SET TASK: Begin with the line that contains "imported = [obj" and end with the line that contains "obj.matrix_world = Matrix.Identity(4)", transcribing exactly each line in that stretch and no other.

──────── LISTED ENTRIES ────────

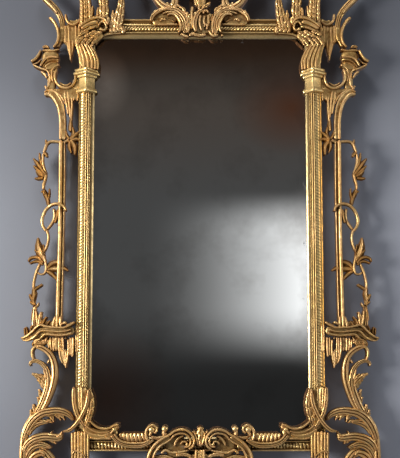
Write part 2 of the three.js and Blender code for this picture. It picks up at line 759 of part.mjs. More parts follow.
// ---- Flowering vine that climbs the colonnette -----------------------------------------
const vineFront = carvedFront + 4;
const vineBack = carvedBack - 12;
const overRod = { front: carvedFront - 8, back: carvedFront + 4 - clearance * 2 };
const stem = (points, width = 9) => ({
  line: byFoot(points), width: [width, width], front: vineFront, back: vineBack,
});
const leaf = (points, width) => ({
  line: byFoot(points), width: [width * 0.4, width, width * 0.8, width * 0.2],
  front: vineFront - 3, back: vineBack,
});
const vine = carving([
  stem([[70, 850], [82, 849], [92, 842], [97, 830], [97, 812], [92, 796], [90, 770], [93, 744],
    [99, 728], [98, 712], [91, 697], [84, 682], [82, 668]]),
  leaf([[64, 851], [74, 852], [84, 850], [90, 846]], 12),
  leaf([[98, 834], [96, 824], [92, 812], [88, 802]], 14),
  leaf([[90, 752], [104, 768], [116, 786], [126, 800]], 20),
  leaf([[90, 748], [104, 758], [118, 770], [129, 776]], 18),
  leaf([[92, 744], [106, 746], [118, 746], [126, 744]], 16),
  leaf([[98, 724], [90, 726], [82, 730], [74, 736]], 9),
  leaf([[98, 724], [104, 718], [108, 712], [112, 708]], 9),
  { line: byFoot([[86, 660], [76, 672], [60, 675], [46, 669], [36, 656]]),
    width: [8, 8, 9, 8, 5], ...overRod, back: [vineBack, overRod.back, overRod.back] },
  stem([[84, 672], [94, 655], [102, 636], [101, 618], [95, 603], [86, 592], [84, 574],
    [87, 554], [91, 536], [96, 514]]),
  stem([[84, 664], [78, 650], [74, 634], [76, 618], [86, 598]], 8),
  leaf([[94, 512], [104, 530], [110, 556], [113, 580]], 26),
  leaf([[92, 512], [104, 526], [120, 528], [138, 516]], 15),
  stem([[98, 518], [108, 508], [112, 496], [106, 485], [96, 484], [89, 494], [90, 508], [98, 516]], 8),
  { line: byFoot([[92, 496], [74, 500], [54, 494], [33, 491]]), width: [18, 22, 16, 4],
    ...overRod, back: [vineBack, overRod.back, overRod.back] },
  stem([[106, 490], [116, 478], [122, 462], [122, 444], [119, 424], [116, 404], [114, 388],
    [120, 372], [120, 350], [116, 330], [112, 316]]),
  leaf([[118, 424], [110, 434], [102, 444], [96, 454]], 12),
  leaf([[118, 402], [126, 408], [130, 418], [134, 428]], 16),
  leaf([[116, 396], [124, 396], [132, 398], [138, 396]], 14),
  leaf([[116, 398], [108, 402], [104, 410], [102, 420]], 12),
  leaf([[116, 336], [106, 348], [98, 356], [88, 354]], 16),
  leaf([[114, 328], [100, 334], [88, 340], [78, 336]], 18),
  leaf([[116, 332], [126, 344], [128, 356], [124, 368]], 14),
]);

// ---- Finishes --------------------------------------------------------------------------
const finish = (color, roughness, metalness) => (
  new THREE.MeshStandardMaterial({ color, roughness, metalness })
);
const gilt = finish(0xc9a45c, 0.38, 0.85);
const burnished = finish(0xe6d3a0, 0.25, 0.9);
const silvered = finish(0x3a3a3c, 0.05, 1);
const rawPine = finish(0x9a7a54, 0.8, 0);
const iron = finish(0x4c4742, 0.55, 0.7);

// ---- Assembly --------------------------------------------------------------------------
const mirror = new THREE.Group();

function add(name, body, material) {
  const geometry = (body.isBufferGeometry ? body : geometryOf(body)).toNonIndexed();
  geometry.computeVertexNormals();
  const mesh = new THREE.Mesh(geometry, material);
  mesh.name = name;
  mirror.add(mesh);
}

function addPair(name, body, material) {
  const right = geometryOf(body);
  add(`${name}_right`, right, material);
  add(`${name}_left`, mirrored(right), material);
}

// Two pieces drawn for the right side, and the growth that keeps a neighbour off them.
const carve = (shape, ...others) => withoutCrumbs(cut(shape(), frameBlock, ...others));
const near = (shape) => shape(clearance);

const screwHoles = screwHeights.map((height) => screwHole(screwShank / 2 + clearance, height));
addPair('stile', cut(stile(1, mouldedSection), ...screwHoles), gilt);
addPair('slip', stile(1, slipSection), burnished);
add('rail_top', rail(1, topRailFace, mouldedSection), gilt);
add('rail_bottom', rail(-1, bottomRailFace, mouldedSection), gilt);
add('slip_top', rail(1, topRailFace, slipSection), burnished);
add('slip_bottom', rail(-1, bottomRailFace, slipSection), burnished);
add('mirror_plate', mirrorPlate, silvered);
for (let i = 0; i < boardCount; i += 1) {
  add(`backboard_${i + 1}`, backboard(i), rawPine);
}
add('back_batten_upper', batten(battenSpread), rawPine);
add('back_batten_middle', batten(0), rawPine);
add('back_batten_lower', batten(-battenSpread), rawPine);
add('crest_brace', brace(1, crestReach * 0.75), rawPine);
add('apron_brace', brace(-1, apronReach * 0.7), rawPine);

addPair('hanger_strap', hangerStrap(), iron);
addPair('hanger_ring', hangerRing(), iron);
addPair('hanger_screw_upper', hangerScrew(screwHeights[0]), iron);
addPair('hanger_screw_lower', hangerScrew(screwHeights[1]), iron);

addPair('shelf', carve(shelf), gilt);
addPair('colonnette', carve(colonnette, near(shelf)), gilt);
addPair('shelf_fringe', carve(shelfFringe, near(shelf)), gilt);
addPair('under_scroll', carve(underScroll, near(shelf), near(shelfFringe)), gilt);
addPair('lower_acanthus', carve(lowerAcanthus, near(underScroll)), gilt);
addPair('crossed_rushes', carve(crossedRushes, near(lowerAcanthus)), gilt);
addPair('corner_drip', carve(cornerDrip, near(crossedRushes), near(lowerAcanthus)), gilt);
addPair('bottom_scroll', carve(bottomScroll, near(crossedRushes), near(cornerDrip)), gilt);
addPair('capital', carve(capital, behindCapital), gilt);
addPair('capital_plume', carve(capitalPlume, near(capital)), gilt);
addPair('shoulder_scroll', carve(
  shoulderScroll, near(colonnette), near(capital), near(capitalPlume),
), gilt);
addPair('corner_leaf', carve(cornerLeaf, near(capitalPlume), near(shoulderScroll)), gilt);
addPair('crest_plume', carve(crestPlume, near(cornerLeaf), near(shoulderScroll)), gilt);
addPair('crest_scroll', carve(crestScroll, near(crestPlume)), gilt);
addPair('vine', carve(vine, near(colonnette), near(shelf), near(shoulderScroll)), gilt);

const leftOf = (body) => solid(mirrored(geometryOf(body)));
const crestPair = near(crestScroll);
add('crest_finial', carve(crestFinial, crestPair, leftOf(crestPair)), gilt);
const scrollPair = near(bottomScroll);
add('apron_cartouche', carve(apronCartouche, scrollPair, leftOf(scrollPair)), gilt);

export default mirror;
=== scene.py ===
"""A carved giltwood pier mirror: fine carving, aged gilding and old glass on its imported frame.

Lengths in the carving are in millimetres and meshes are in metres. The front faces -Y and +Z is up.
"""
from __future__ import annotations

import logging
import math
from dataclasses import dataclass, replace
from enum import Enum

import bpy
import numpy as np
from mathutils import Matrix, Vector

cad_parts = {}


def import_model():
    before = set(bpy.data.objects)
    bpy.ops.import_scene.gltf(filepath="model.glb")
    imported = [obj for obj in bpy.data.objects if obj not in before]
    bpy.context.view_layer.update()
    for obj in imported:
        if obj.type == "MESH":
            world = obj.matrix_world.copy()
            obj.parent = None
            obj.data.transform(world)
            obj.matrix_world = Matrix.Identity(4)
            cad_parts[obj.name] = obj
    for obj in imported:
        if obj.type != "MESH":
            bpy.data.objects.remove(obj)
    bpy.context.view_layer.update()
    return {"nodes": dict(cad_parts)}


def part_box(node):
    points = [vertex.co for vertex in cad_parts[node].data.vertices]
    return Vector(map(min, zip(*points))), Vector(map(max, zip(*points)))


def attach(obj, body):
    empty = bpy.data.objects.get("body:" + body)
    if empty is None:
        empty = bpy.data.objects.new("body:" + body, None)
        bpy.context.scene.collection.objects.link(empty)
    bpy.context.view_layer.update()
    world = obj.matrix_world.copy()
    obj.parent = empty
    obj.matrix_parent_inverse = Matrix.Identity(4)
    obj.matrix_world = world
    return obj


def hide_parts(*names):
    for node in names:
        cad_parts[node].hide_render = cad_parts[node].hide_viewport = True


LOG = logging.getLogger("pier_mirror")
MM = 0.001
ROOT = "mirror"


# ---- Places ---------------------------------------------------------------------------------
@dataclass(frozen=True)
class Places:
    """The lines that the carving is drawn from, in millimetres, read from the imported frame."""

    edge: float
    top: float
    bottom: float
    rail_top: float
    rail_bottom: float
    stile: float
    front: float
    back: float
    shelf: float = 318.0
    capital: float = -145.0

    @classmethod
    def read(cls) -> "Places":
        """Measures the frame's bars and slips.

        Returns:
            The lines, with the shelf and the capital at their drawn heights.
        """
        stile = np.array(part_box("stile_right")) / MM
        slip = np.array(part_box("slip_right")) / MM
        upper = np.array(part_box("slip_top")) / MM
        lower = np.array(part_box("slip_bottom")) / MM
        edge = stile[1, 0]
        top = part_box("rail_top")[1][2] / MM
        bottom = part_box("rail_bottom")[0][2] / MM
        return cls(
            edge=edge, top=top, bottom=bottom,
            rail_top=top - upper[0, 2], rail_bottom=lower[1, 2] - bottom,
            stile=edge - slip[0, 0],
            front=stile[0, 1], back=stile[1, 1],
        )

    def head(self, *points: tuple[float, float]) -> np.ndarray:
        """Points drawn outward from the stile and up from the top of the frame."""
        return np.array(points, float) + (self.edge, self.top)

    def foot(self, *points: tuple[float, float]) -> np.ndarray:
        """Points drawn outward from the stile and up from the foot of the frame."""
        return np.array(points, float) + (self.edge, self.bottom)

    def on_shelf(self, *points: tuple[float, float]) -> np.ndarray:
        """Points drawn outward from the stile and up from the top of the side shelf."""
        return np.array(points, float) + (self.edge, self.bottom + self.shelf)

    def over(self, *points: tuple[float, float]) -> np.ndarray:
        """Points drawn from the middle and up from the top of the frame."""
        return np.array(points, float) + (0.0, self.top)

    def under(self, *points: tuple[float, float]) -> np.ndarray:
        """Points drawn from the middle and up from the foot of the frame."""
        return np.array(points, float) + (0.0, self.bottom)


@dataclass(frozen=True)
class Layer:
    """How deep a carving lies: its back, the turn of its flanks and its ridge, as Y."""

    back: float
    flank: float
    front: float


SIDE = Layer(-14.0, -31.0, -48.0)
APPLIED = Layer(-38.0, -54.0, -62.0)
SHELF = Layer(-14.0, -52.0, -48.0)
OVER = Layer(-38.0, -52.0, -62.0)
WIDE = Layer(-40.0, -52.0, -62.0)
VINE = Layer(-26.0, -34.0, -45.0)
TWIST = Layer(-30.0, -46.0, -56.0)
CREST = Layer(-14.0, -52.0, -62.0)
HEART = Layer(-9.0, -54.0, -62.0)


# ---- Carver's strokes -----------------------------------------------------------------------
class Cut(Enum):
    """How the face of a stroke is carved."""

    SCROLL = "hollows between raised fillets"
    ROUND = "a plain half-round"
    REEDS = "parallel reeds"
    BANDS = "broad flat bands with narrow grooves between them"
    GROUND = "a flat ground that lies deep between the raised parts"
    LEAF = "a lobed leaf with a midrib and veins"
    BLADE = "a plain blade with a sharp midrib"
    GADROON = "rounded lobes across the band"


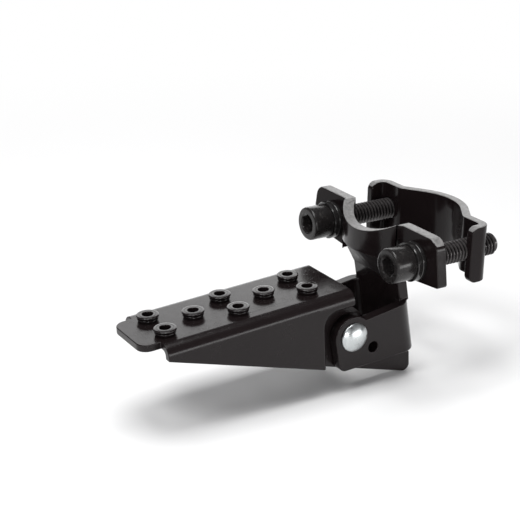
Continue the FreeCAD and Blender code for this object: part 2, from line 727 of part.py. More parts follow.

────────

RESPONSE:
    imported = [obj for obj in bpy.data.objects if obj not in before]
    bpy.context.view_layer.update()
    for obj in imported:
        if obj.type == "MESH":
            world = obj.matrix_world.copy()
            obj.parent = None
            obj.data.transform(world)
            obj.matrix_world = Matrix.Identity(4)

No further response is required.